Among Sirk’s most self-conscious and artistically ambitious creations, a relentlessly bleak and disturbing work about the erotic attraction of death. Hudson, so self-effacing that he seems to be fading from the screen, is a reporter in 1932 New Orleans who finds himself morbidly and irresistibly drawn to LaVerne (Dorothy Malone), a professional parachute jumper who herself is obsessively involved with her husband (Robert Stack), a barnstorming pilot with a pronounced death wish.
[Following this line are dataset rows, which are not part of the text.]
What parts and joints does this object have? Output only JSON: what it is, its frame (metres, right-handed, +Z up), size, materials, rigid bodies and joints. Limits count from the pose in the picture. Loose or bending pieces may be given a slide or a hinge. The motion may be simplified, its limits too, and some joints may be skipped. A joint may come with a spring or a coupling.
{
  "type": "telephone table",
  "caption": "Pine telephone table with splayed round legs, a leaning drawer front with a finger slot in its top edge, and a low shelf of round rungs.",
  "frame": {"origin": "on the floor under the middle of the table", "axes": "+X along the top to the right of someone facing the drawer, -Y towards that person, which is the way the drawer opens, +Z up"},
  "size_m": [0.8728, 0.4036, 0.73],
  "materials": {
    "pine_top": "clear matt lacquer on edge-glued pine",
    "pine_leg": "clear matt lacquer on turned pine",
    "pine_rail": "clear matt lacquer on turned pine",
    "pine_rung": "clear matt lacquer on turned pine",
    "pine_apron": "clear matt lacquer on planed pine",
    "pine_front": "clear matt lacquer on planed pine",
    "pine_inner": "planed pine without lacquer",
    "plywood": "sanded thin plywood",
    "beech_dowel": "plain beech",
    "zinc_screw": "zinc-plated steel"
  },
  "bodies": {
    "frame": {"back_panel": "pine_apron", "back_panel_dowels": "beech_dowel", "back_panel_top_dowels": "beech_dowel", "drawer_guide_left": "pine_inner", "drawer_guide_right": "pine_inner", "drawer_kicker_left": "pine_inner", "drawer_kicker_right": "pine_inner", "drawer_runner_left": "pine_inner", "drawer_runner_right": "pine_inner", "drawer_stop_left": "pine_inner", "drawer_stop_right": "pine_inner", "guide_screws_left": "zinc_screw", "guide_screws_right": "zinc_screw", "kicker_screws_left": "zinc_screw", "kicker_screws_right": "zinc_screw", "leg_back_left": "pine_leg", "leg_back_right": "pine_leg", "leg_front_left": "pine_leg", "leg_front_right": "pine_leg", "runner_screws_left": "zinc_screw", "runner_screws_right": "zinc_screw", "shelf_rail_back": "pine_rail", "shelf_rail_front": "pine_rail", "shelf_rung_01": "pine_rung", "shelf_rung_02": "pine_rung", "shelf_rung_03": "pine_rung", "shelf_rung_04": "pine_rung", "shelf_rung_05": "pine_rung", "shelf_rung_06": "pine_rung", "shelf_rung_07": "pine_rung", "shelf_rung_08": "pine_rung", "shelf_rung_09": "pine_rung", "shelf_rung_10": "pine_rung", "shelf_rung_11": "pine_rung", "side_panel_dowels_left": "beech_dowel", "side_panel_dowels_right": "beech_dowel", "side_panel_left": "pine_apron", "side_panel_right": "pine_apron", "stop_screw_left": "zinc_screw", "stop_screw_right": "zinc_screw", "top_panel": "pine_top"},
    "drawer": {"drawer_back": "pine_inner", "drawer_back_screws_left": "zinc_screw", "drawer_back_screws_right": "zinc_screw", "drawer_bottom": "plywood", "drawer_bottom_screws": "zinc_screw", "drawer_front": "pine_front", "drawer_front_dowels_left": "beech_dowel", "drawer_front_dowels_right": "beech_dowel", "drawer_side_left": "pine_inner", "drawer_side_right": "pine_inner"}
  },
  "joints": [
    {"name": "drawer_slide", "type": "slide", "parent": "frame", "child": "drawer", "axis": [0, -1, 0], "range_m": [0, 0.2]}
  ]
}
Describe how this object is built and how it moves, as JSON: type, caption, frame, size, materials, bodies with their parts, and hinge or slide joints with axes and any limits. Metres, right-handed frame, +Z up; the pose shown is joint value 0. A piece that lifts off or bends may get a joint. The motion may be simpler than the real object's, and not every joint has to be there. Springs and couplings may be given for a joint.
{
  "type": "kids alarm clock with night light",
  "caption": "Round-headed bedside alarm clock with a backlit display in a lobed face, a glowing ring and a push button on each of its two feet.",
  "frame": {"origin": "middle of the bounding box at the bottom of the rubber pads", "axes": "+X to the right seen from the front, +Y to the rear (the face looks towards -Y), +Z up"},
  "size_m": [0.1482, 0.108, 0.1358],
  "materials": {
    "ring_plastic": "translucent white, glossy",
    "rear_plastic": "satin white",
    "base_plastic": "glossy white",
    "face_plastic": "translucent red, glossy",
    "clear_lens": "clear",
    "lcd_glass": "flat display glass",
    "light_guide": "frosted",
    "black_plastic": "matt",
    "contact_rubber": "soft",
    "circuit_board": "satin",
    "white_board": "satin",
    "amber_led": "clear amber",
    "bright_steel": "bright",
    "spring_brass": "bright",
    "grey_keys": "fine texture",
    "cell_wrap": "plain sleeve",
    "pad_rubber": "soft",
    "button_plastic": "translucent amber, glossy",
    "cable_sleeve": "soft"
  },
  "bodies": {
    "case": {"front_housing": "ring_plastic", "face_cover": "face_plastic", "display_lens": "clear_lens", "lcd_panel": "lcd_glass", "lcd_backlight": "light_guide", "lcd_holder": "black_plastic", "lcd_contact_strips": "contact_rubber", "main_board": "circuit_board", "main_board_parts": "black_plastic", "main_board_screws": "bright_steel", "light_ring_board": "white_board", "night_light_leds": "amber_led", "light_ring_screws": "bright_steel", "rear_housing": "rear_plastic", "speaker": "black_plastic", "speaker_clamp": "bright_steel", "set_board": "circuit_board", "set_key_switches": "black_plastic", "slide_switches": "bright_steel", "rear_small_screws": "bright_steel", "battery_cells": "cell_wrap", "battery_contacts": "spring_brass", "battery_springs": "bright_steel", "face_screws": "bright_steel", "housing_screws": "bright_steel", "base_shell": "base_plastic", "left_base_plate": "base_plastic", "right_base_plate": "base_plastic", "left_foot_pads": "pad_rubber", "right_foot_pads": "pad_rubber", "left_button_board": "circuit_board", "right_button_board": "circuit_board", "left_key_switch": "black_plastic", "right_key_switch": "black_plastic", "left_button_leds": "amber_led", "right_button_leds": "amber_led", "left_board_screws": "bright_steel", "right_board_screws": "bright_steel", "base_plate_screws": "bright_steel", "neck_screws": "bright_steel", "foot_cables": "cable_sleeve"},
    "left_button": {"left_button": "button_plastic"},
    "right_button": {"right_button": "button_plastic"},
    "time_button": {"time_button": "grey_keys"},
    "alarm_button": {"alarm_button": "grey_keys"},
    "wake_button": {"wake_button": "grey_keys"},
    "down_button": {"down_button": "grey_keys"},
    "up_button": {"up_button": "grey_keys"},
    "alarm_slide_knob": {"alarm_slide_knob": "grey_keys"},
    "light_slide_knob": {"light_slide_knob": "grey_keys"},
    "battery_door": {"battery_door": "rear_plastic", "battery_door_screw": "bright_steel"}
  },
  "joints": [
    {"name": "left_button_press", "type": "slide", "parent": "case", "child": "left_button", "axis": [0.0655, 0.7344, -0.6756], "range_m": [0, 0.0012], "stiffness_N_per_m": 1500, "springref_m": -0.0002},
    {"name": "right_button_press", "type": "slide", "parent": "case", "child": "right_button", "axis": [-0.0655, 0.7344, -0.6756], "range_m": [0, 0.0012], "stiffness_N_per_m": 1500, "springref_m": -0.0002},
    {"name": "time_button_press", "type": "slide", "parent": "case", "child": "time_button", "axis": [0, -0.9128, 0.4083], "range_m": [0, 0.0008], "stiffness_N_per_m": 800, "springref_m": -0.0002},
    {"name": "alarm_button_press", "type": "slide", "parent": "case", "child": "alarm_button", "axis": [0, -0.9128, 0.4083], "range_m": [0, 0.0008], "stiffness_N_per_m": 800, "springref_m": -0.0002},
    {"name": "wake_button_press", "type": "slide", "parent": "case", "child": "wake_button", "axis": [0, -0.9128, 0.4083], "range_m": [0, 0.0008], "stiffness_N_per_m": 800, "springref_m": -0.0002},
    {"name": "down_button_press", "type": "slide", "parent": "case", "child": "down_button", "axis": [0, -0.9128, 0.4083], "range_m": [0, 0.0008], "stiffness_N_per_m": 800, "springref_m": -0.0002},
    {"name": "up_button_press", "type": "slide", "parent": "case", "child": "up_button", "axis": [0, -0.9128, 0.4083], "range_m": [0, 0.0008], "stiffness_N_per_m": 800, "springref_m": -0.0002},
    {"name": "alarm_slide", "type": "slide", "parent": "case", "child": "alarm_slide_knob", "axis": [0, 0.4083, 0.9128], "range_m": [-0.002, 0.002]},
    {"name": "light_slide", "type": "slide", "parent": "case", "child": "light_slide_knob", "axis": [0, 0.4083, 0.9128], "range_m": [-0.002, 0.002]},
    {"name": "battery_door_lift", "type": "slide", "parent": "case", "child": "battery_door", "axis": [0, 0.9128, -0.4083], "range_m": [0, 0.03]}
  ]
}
‘Written on the Wind’ Directed by Douglas Sirk
 

Saturday, March 11, 8:30 p.m., Tuesday, March 14, 7:30 p.m.

One of the most remarkable and unaccountable films ever made in Hollywood, Douglas Sirk’s masterpiece turns a lurid, melodramatic script into a screaming Brechtian essay on the shared impotence of American family and business life.

‘All That Heaven Allows’ Directed by Douglas Sirk
 

Friday, March 10, 8 p.m., Saturday, March 11, 2:30 p.m., Thursday, March 16, 7:30 p.m.

When their romance prompts the scorn of her children and country club friends, a widow must decide whether to pursue her own happiness or carry on a lonely, hemmed-in existence for the sake of the approval of others.

‘Imitation of Life’ Directed by Douglas Sirk
 

Sunday, March 12, 2:30 p.m., Monday, March 13, 7:30 p.m.

Lana Turner stars as a young widow and mother who will do anything to realize her dreams of Broadway stardom; her story is intertwined with that of Susan Kohner, the light-skinned daughter of Turner’s Black maid, who is tempted to pass for white. By emphasizing brilliant surfaces, bold colors, and the spatial complexities of 1950s modern architecture, Sirk creates a world of illusion, entrapment, and emotional desperation.

‘Far From Heaven’ Directed by Todd Haynes, Followed by Q&A With Cinematographer Ed Lachman
 

Saturday, March 11, 5 p.m.

Cathy Whitaker, a 1950s housewife, lives in wealthy suburban Connecticut as she sees her seemingly perfect life begin to fall apart. It is done in the style of a Douglas Sirk film (especially 1955’s “All That Heaven Allows” and 1959’s “Imitation of Life”), dealing with complex contemporary issues such as race, gender roles, sexual orientation and class.